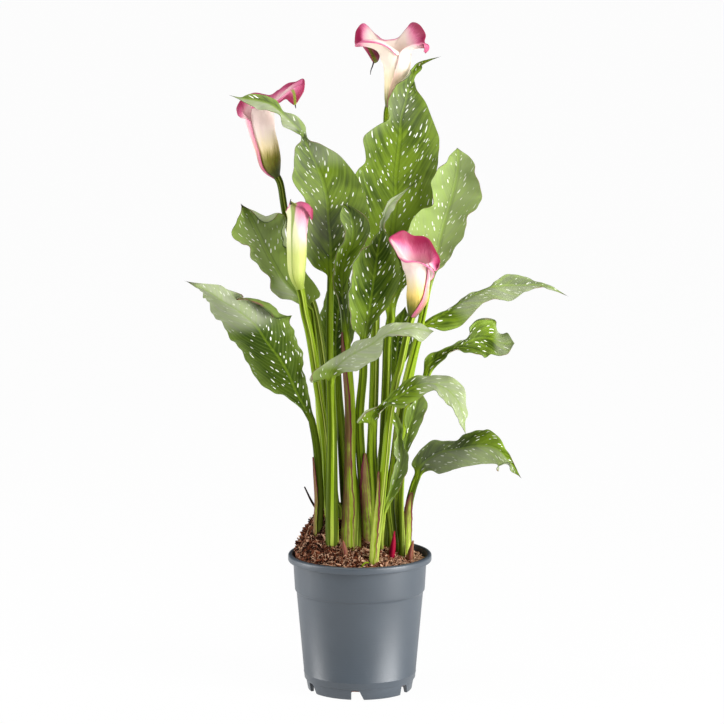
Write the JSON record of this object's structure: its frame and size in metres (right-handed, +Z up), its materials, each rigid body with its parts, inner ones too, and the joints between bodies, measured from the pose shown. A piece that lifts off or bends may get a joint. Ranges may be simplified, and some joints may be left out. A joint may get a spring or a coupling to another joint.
{
  "type": "potted calla lily",
  "caption": "Flowering calla lily plant with spotted leaves and pink funnel flowers, growing in a round tapered nursery pot filled with coarse potting soil.",
  "frame": {"origin": "on the surface that the pot stands on, under the middle of the whole plant's box; the pot's axis stands at x -0.0205, y 0.008", "axes": "+Z up along the pot's axis; the plant's front faces -Y; +X to the right seen from the front"},
  "size_m": [0.343, 0.208, 0.6009],
  "materials": {
    "pot_plastic": "satin",
    "soil": "matte",
    "leaf": "satin",
    "stem": "satin",
    "spathe": "satin",
    "spadix": "matte",
    "sheath": "matte",
    "sprout": "satin",
    "dry_stick": "matte"
  },
  "bodies": {
    "root": {"pot": "pot_plastic", "potting_soil": "soil", "leaf_back_left": "leaf", "leaf_back_right": "leaf", "leaf_centre_front": "leaf", "leaf_centre_hood": "leaf", "leaf_front_bent": "leaf", "leaf_front_right": "leaf", "leaf_lower_left": "leaf", "leaf_mid_left": "leaf", "leaf_narrow_rolled": "leaf", "leaf_right_long": "leaf", "leaf_right_low": "leaf", "leaf_right_rounded": "leaf", "leaf_small_right": "leaf", "leaf_top": "leaf", "leaf_upper_left": "leaf", "leaf_upper_right": "leaf", "scape_bud": "stem", "scape_left": "stem", "scape_right": "stem", "scape_top": "stem", "spathe_bud": "spathe", "spathe_left": "spathe", "spathe_right": "spathe", "spathe_top": "spathe", "spadix_left": "spadix", "spadix_right": "spadix", "spadix_top": "spadix", "sheath_centre": "sheath", "sheath_centre_back": "sheath", "sheath_left": "sheath", "sheath_right": "sheath", "sheath_right_flower": "sheath", "sprout_papery": "sheath", "sprout_purple": "sheath", "sprout_crimson": "sprout", "dry_stick": "dry_stick"}
  },
  "joints": []
}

* The problem *
All of the lines above need to be given again exactly.

* Expected answer *
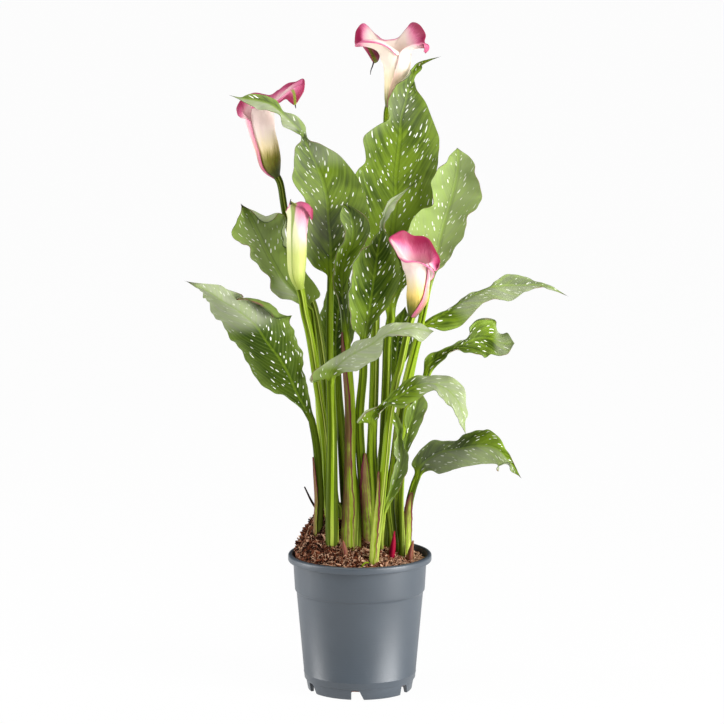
Write the JSON record of this object's structure: its frame and size in metres (right-handed, +Z up), its materials, each rigid body with its parts, inner ones too, and the joints between bodies, measured from the pose shown. A piece that lifts off or bends may get a joint. Ranges may be simplified, and some joints may be left out. A joint may get a spring or a coupling to another joint.
{
  "type": "potted calla lily",
  "caption": "Flowering calla lily plant with spotted leaves and pink funnel flowers, growing in a round tapered nursery pot filled with coarse potting soil.",
  "frame": {"origin": "on the surface that the pot stands on, under the middle of the whole plant's box; the pot's axis stands at x -0.0205, y 0.008", "axes": "+Z up along the pot's axis; the plant's front faces -Y; +X to the right seen from the front"},
  "size_m": [0.343, 0.208, 0.6009],
  "materials": {
    "pot_plastic": "satin",
    "soil": "matte",
    "leaf": "satin",
    "stem": "satin",
    "spathe": "satin",
    "spadix": "matte",
    "sheath": "matte",
    "sprout": "satin",
    "dry_stick": "matte"
  },
  "bodies": {
    "root": {"pot": "pot_plastic", "potting_soil": "soil", "leaf_back_left": "leaf", "leaf_back_right": "leaf", "leaf_centre_front": "leaf", "leaf_centre_hood": "leaf", "leaf_front_bent": "leaf", "leaf_front_right": "leaf", "leaf_lower_left": "leaf", "leaf_mid_left": "leaf", "leaf_narrow_rolled": "leaf", "leaf_right_long": "leaf", "leaf_right_low": "leaf", "leaf_right_rounded": "leaf", "leaf_small_right": "leaf", "leaf_top": "leaf", "leaf_upper_left": "leaf", "leaf_upper_right": "leaf", "scape_bud": "stem", "scape_left": "stem", "scape_right": "stem", "scape_top": "stem", "spathe_bud": "spathe", "spathe_left": "spathe", "spathe_right": "spathe", "spathe_top": "spathe", "spadix_left": "spadix", "spadix_right": "spadix", "spadix_top": "spadix", "sheath_centre": "sheath", "sheath_centre_back": "sheath", "sheath_left": "sheath", "sheath_right": "sheath", "sheath_right_flower": "sheath", "sprout_papery": "sheath", "sprout_purple": "sheath", "sprout_crimson": "sprout", "dry_stick": "dry_stick"}
  },
  "joints": []
}